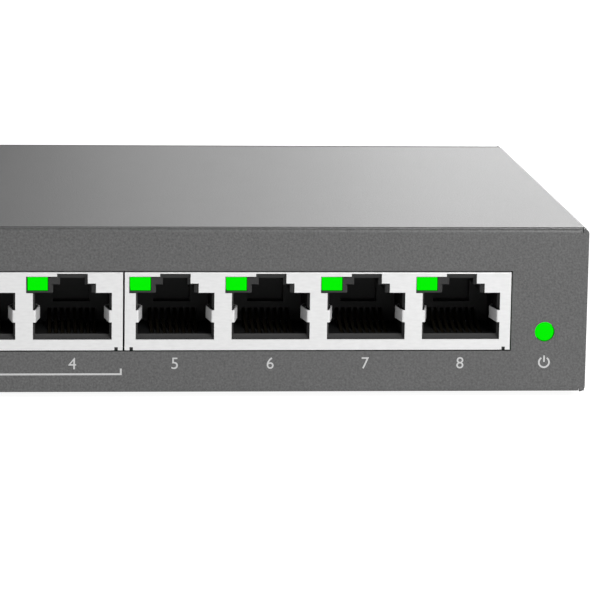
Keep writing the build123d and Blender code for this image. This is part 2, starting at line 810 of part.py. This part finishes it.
# ---- Power inlet ----
with BuildPart() as inlet_housing:
    block(
        (inlet_x - inlet_width / 2, inlet_x + inlet_width / 2),
        (back_y - inlet_length, back_y),
        (board_top, board_top + inlet_height),
    )
    fillet(inlet_housing.edges().filter_by(Axis.Y).group_by(Axis.Z)[-1], 1.0)
    with BuildSketch(Plane.XZ.offset(-back_y)):
        with Locations((inlet_x, inlet_axis_z)):
            Circle(inlet_bore / 2)
    extrude(amount=inlet_bore_depth, mode=Mode.SUBTRACT)
    # passage for the pin's root, and a slot for the spring contact under the bore
    with BuildSketch(Plane.XZ.offset(-back_y)):
        with Locations((inlet_x, inlet_axis_z)):
            Circle(inlet_pin_diameter / 2)
    extrude(amount=inlet_length, mode=Mode.SUBTRACT)
    block(
        (inlet_x - inlet_spring_width / 2 - 0.1, inlet_x + inlet_spring_width / 2 + 0.1),
        (back_y - inlet_bore_depth, back_y - inlet_flange),
        (board_top, inlet_axis_z),
        Mode.SUBTRACT,
    )
inlet_housing.part.label = "inlet_housing"
export_step(inlet_housing.part, "parts/inlet_housing.step")

with BuildPart() as inlet_pin:
    with BuildSketch(Plane.XZ.offset(-back_y + inlet_length)):
        with Locations((inlet_x, inlet_axis_z)):
            Circle(inlet_pin_diameter / 2)
    extrude(amount=-(inlet_length - inlet_bore_depth + inlet_pin_length))
    chamfer(inlet_pin.edges().group_by(Axis.Y)[-1], 0.3)
    # blade behind the housing, down to the board
    block(
        (inlet_x - inlet_pin_diameter / 2, inlet_x + inlet_pin_diameter / 2),
        (back_y - inlet_length - inlet_blade, back_y - inlet_length),
        (board_top, inlet_axis_z + inlet_pin_diameter / 2),
    )
inlet_pin.part.label = "inlet_pin"
export_step(inlet_pin.part, "parts/inlet_pin.step")

with BuildPart() as inlet_spring:
    with BuildSketch(Plane.YZ.offset(inlet_x - inlet_spring_width / 2)):
        with BuildLine():
            FilletPolyline(
                (back_y - inlet_flange - 0.3, board_top + 2.4),
                (back_y - 5.0, inlet_axis_z - inlet_bore / 2 + 0.4),
                (back_y - inlet_bore_depth + 0.4, board_top + 2.0),
                (back_y - inlet_bore_depth + 0.4, board_top),
                radius=0.5,
            )
        trace(line_width=0.35)
    extrude(amount=inlet_spring_width)
inlet_spring.part.label = "inlet_spring"
export_step(inlet_spring.part, "parts/inlet_spring.step")

# ---- Isolation transformers, in a row behind the sockets ----
transformer_y = front_y + shield_length + transformer_gap + transformer_width / 2
for number in range(1, 5):
    transformer_x = (number - 2.5) * (transformer_length + transformer_gap)
    with BuildPart() as transformer:
        with BuildSketch(Plane.XY.offset(board_top + leg_height)):
            with Locations((transformer_x, transformer_y)):
                Rectangle(transformer_length, transformer_width - 2 * leg_reach)
        extrude(amount=transformer_height - leg_height)
        chamfer(transformer.edges().group_by(Axis.Z)[-1], 0.4)
        # gull-wing legs along both long sides
        for side in (-1, 1):
            with Locations(
                (
                    transformer_x,
                    transformer_y + side * (transformer_width / 2 - leg_reach / 2),
                    board_top + leg_height / 2,
                )
            ):
                with GridLocations(leg_pitch, 0, legs_per_side, 1):
                    Box(leg_width, leg_reach, leg_height)
            with Locations(
                (
                    transformer_x,
                    transformer_y + side * (transformer_width / 2 - leg_reach),
                    board_top + leg_height / 2 + leg_height,
                )
            ):
                with GridLocations(leg_pitch, 0, legs_per_side, 1):
                    Box(leg_width, leg_height, 3 * leg_height)
    transformer_name = f"transformer_{number}"
    transformer.part.label = transformer_name
    export_step(transformer.part, f"parts/{transformer_name}.step")


def flat_part(label, x, y, size, height, lift=0.0, edge=0.2):
    """A flat moulded part on the board with bevelled upper edges, written to its own file."""
    with BuildPart() as piece:
        with BuildSketch(Plane.XY.offset(board_top + lift)):
            with Locations((x, y)):
                Rectangle(*size)
        extrude(amount=height)
        chamfer(piece.edges().group_by(Axis.Z)[-1], edge)
    piece.part.label = label
    export_step(piece.part, f"parts/{label}.step")


# ---- Chips and power parts ----
chip_row_y = transformer_y + transformer_width / 2 + transformer_gap + heatsink_width / 2
heatsink_back = chip_row_y + heatsink_width / 2
power_row_y = max(
    back_y - inlet_length - 6.0,
    heatsink_back + heatsink_clearance + capacitor_diameter / 2,
)
flat_part("switch_chip", 0.0, chip_row_y, (chip_width, chip_width), chip_height)
flat_part("thermal_pad", 0.0, chip_row_y, (chip_width, chip_width), pad_thickness, chip_height, 0.05)
flat_part("power_control_chip", 34.0, chip_row_y, (9.0, 9.0), 1.0)
flat_part("memory_chip", -20.0, chip_row_y + 4.0, (5.0, 6.0), 1.6)
flat_part("crystal", -20.0, chip_row_y - 5.0, (11.0, 4.6), 3.4, 0.0, 0.8)
flat_part("regulator_chip", 20.0, power_row_y, (6.5, 7.0), 1.7)
flat_part("fuse", inlet_x - 13.0, power_row_y + 6.0, (6.2, 2.6), 2.4, 0.0, 0.3)
flat_part("surge_diode", inlet_x - 13.0, power_row_y, (4.6, 3.7), 2.3, 0.0, 0.3)
flat_part("power_inductor", 34.0, power_row_y, (inductor_width, inductor_width), inductor_height, 0.0, 1.0)

with BuildPart() as heatsink:
    with BuildSketch(Plane.XY.offset(board_top + chip_height + pad_thickness)):
        with Locations((0, chip_row_y)):
            Rectangle(heatsink_width, heatsink_width)
    extrude(amount=heatsink_base)
    with BuildSketch(Plane.XY.offset(board_top + chip_height + pad_thickness + heatsink_base)):
        with Locations((0, chip_row_y)):
            fin_pitch = (heatsink_width - fin_thickness) / (heatsink_fins - 1)
            with GridLocations(fin_pitch, 0, heatsink_fins, 1):
                Rectangle(fin_thickness, heatsink_width)
    extrude(amount=heatsink_height - heatsink_base)
heatsink.part.label = "heatsink"
export_step(heatsink.part, "parts/heatsink.step")

for number, capacitor_x in ((1, -2.0), (2, -2.0 - capacitor_diameter - 2.0)):
    with BuildPart() as capacitor:
        with BuildSketch(Plane.XY.offset(board_top)):
            with Locations((capacitor_x, power_row_y)):
                Circle(capacitor_diameter / 2)
        extrude(amount=capacitor_height)
        fillet(capacitor.edges().group_by(Axis.Z)[-1], 0.6)
        with BuildSketch(Plane.XY.offset(board_top + capacitor_height - 0.3)):
            with Locations((capacitor_x, power_row_y)):
                Rectangle(capacitor_diameter * 0.6, 0.3)
                Rectangle(0.3, capacitor_diameter * 0.6)
        extrude(amount=0.3, mode=Mode.SUBTRACT)
    capacitor_name = f"bulk_capacitor_{number}"
    capacitor.part.label = capacitor_name
    export_step(capacitor.part, f"parts/{capacitor_name}.step")

# small chip capacitors and resistors in two rows
with BuildPart() as chip_passives:
    for row_y in (chip_row_y - 9.0, chip_row_y + 9.0):
        with Locations((-46.0, row_y, board_top + 0.4), (56.0, row_y, board_top + 0.4)):
            with GridLocations(3.0, 0, 6, 1):
                Box(0.8, 1.6, 0.8)
chip_passives.part.label = "chip_passives"
export_step(chip_passives.part, "parts/chip_passives.step")
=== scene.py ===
import json
import math

import bmesh
import bpy
from mathutils import Matrix, Vector


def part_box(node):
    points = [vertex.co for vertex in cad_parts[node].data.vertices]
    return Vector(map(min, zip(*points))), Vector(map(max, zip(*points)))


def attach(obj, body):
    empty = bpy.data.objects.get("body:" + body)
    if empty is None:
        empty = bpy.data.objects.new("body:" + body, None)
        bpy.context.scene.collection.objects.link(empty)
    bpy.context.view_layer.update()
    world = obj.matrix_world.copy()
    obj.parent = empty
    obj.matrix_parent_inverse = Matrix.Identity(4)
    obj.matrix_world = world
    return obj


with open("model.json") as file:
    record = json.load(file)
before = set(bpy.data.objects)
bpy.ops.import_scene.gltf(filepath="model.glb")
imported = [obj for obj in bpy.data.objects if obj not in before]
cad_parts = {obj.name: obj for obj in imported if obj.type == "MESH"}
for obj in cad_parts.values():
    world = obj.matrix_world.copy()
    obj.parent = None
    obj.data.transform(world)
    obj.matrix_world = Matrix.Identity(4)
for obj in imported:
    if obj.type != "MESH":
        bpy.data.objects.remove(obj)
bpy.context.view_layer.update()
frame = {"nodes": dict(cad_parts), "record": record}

MM = 0.001


# ---------------------------------------------------------------- camera
def look(location, yaw, pitch, roll):
    """Camera matrix: yaw to the right of +Y, pitch below the horizon and roll, in degrees."""
    yaw, pitch, roll = (math.radians(a) for a in (yaw, pitch, roll))
    forward = Vector(
        (math.sin(yaw) * math.cos(pitch), math.cos(yaw) * math.cos(pitch), -math.sin(pitch))
    )
    level = Vector((math.cos(yaw), -math.sin(yaw), 0.0))
    above = level.cross(forward)
    right = math.cos(roll) * level + math.sin(roll) * above
    up = right.cross(forward)
    turn = Matrix((right, up, -forward)).transposed().to_4x4()
    return Matrix.Translation(location) @ turn


camera_data = bpy.data.cameras.new("camera")
camera = bpy.data.objects.new("camera", camera_data)
bpy.context.scene.collection.objects.link(camera)
camera_data.sensor_width = 36.0
camera_data.lens = 197.49  # mm, fitted together with the place and turn below
camera_data.clip_start = 0.05
camera_data.clip_end = 50.0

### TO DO
Print the lines from the line containing "# small chip" to the line containing "bpy.data.objects.remove(obj)", both ends included, exactly and with nothing added.

### OUTPUT BELOW
# small chip capacitors and resistors in two rows
with BuildPart() as chip_passives:
    for row_y in (chip_row_y - 9.0, chip_row_y + 9.0):
        with Locations((-46.0, row_y, board_top + 0.4), (56.0, row_y, board_top + 0.4)):
            with GridLocations(3.0, 0, 6, 1):
                Box(0.8, 1.6, 0.8)
chip_passives.part.label = "chip_passives"
export_step(chip_passives.part, "parts/chip_passives.step")
=== scene.py ===
import json
import math

import bmesh
import bpy
from mathutils import Matrix, Vector


def part_box(node):
    points = [vertex.co for vertex in cad_parts[node].data.vertices]
    return Vector(map(min, zip(*points))), Vector(map(max, zip(*points)))


def attach(obj, body):
    empty = bpy.data.objects.get("body:" + body)
    if empty is None:
        empty = bpy.data.objects.new("body:" + body, None)
        bpy.context.scene.collection.objects.link(empty)
    bpy.context.view_layer.update()
    world = obj.matrix_world.copy()
    obj.parent = empty
    obj.matrix_parent_inverse = Matrix.Identity(4)
    obj.matrix_world = world
    return obj


with open("model.json") as file:
    record = json.load(file)
before = set(bpy.data.objects)
bpy.ops.import_scene.gltf(filepath="model.glb")
imported = [obj for obj in bpy.data.objects if obj not in before]
cad_parts = {obj.name: obj for obj in imported if obj.type == "MESH"}
for obj in cad_parts.values():
    world = obj.matrix_world.copy()
    obj.parent = None
    obj.data.transform(world)
    obj.matrix_world = Matrix.Identity(4)
for obj in imported:
    if obj.type != "MESH":
        bpy.data.objects.remove(obj)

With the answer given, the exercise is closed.